Set exercise: Collect from the data below each line with "hinge".
____
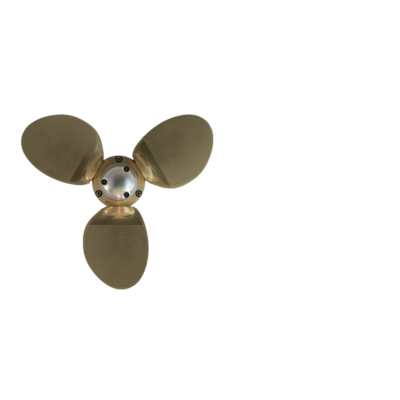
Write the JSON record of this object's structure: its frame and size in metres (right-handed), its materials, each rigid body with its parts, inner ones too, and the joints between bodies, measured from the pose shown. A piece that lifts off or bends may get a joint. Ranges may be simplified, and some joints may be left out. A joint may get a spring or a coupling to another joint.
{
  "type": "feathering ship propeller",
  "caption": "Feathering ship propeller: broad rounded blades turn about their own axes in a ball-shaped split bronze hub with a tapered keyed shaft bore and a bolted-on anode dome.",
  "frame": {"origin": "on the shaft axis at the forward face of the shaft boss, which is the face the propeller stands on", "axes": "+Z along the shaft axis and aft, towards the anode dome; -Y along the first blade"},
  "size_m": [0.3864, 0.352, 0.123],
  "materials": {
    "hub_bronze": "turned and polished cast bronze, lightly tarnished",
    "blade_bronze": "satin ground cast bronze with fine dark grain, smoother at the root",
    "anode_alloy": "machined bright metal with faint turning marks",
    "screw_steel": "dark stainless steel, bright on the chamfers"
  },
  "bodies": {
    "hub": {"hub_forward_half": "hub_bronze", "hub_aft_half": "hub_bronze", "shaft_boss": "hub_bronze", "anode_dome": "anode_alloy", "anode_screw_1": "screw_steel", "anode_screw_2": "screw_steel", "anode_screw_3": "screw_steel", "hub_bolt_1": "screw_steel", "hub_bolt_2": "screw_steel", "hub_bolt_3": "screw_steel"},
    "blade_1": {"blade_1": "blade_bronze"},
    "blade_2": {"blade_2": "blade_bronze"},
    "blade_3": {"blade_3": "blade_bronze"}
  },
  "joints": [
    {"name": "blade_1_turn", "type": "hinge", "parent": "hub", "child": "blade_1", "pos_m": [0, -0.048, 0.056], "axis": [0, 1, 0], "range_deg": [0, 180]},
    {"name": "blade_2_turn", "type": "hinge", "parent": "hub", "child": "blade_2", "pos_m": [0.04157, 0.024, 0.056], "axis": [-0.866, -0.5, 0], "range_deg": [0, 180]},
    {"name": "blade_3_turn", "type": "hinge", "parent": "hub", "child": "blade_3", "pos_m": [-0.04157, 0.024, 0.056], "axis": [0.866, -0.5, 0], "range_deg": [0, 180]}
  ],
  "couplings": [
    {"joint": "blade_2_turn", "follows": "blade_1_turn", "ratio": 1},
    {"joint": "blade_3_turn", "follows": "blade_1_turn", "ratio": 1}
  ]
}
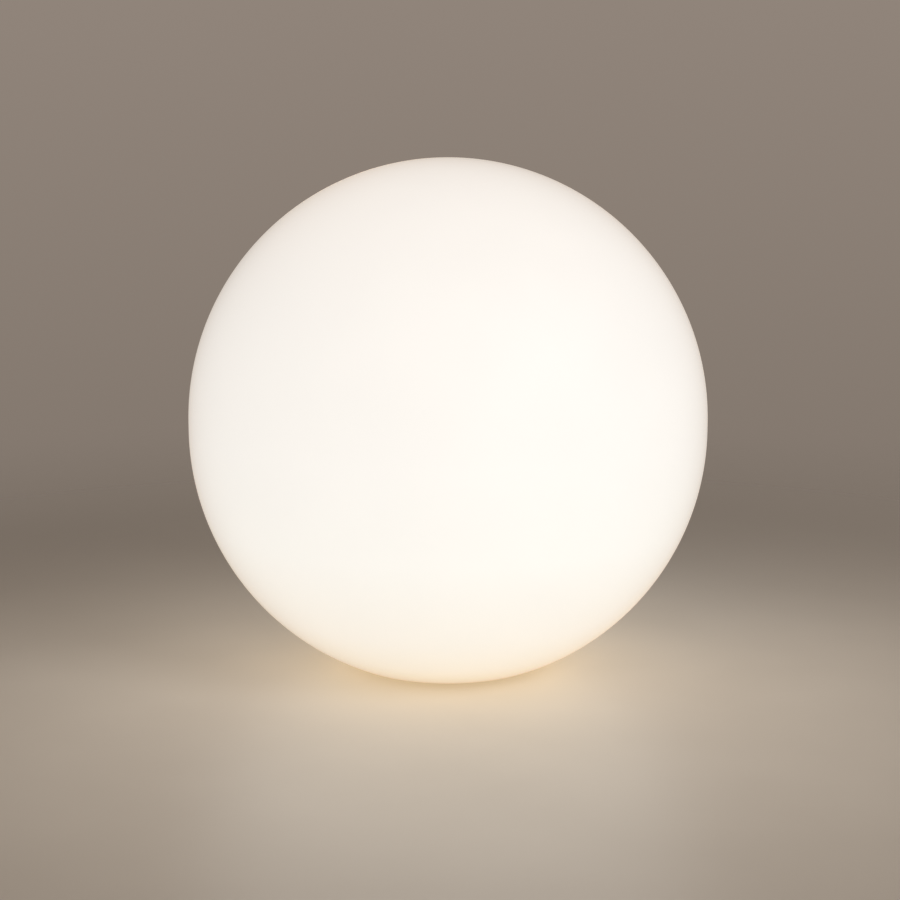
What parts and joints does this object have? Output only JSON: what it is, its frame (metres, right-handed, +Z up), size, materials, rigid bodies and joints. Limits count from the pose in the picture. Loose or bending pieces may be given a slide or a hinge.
____
Exercise output:
    {"name": "blade_1_turn", "type": "hinge", "parent": "hub", "child": "blade_1", "pos_m": [0, -0.048, 0.056], "axis": [0, 1, 0], "range_deg": [0, 180]},
    {"name": "blade_2_turn", "type": "hinge", "parent": "hub", "child": "blade_2", "pos_m": [0.04157, 0.024, 0.056], "axis": [-0.866, -0.5, 0], "range_deg": [0, 180]},
    {"name": "blade_3_turn", "type": "hinge", "parent": "hub", "child": "blade_3", "pos_m": [-0.04157, 0.024, 0.056], "axis": [0.866, -0.5, 0], "range_deg": [0, 180]}
What parts and joints does this object have? Output only JSON: what it is, its frame (metres, right-handed, +Z up), size, materials, rigid bodies and joints. Limits count from the pose in the picture. Loose or bending pieces may be given a slide or a hinge.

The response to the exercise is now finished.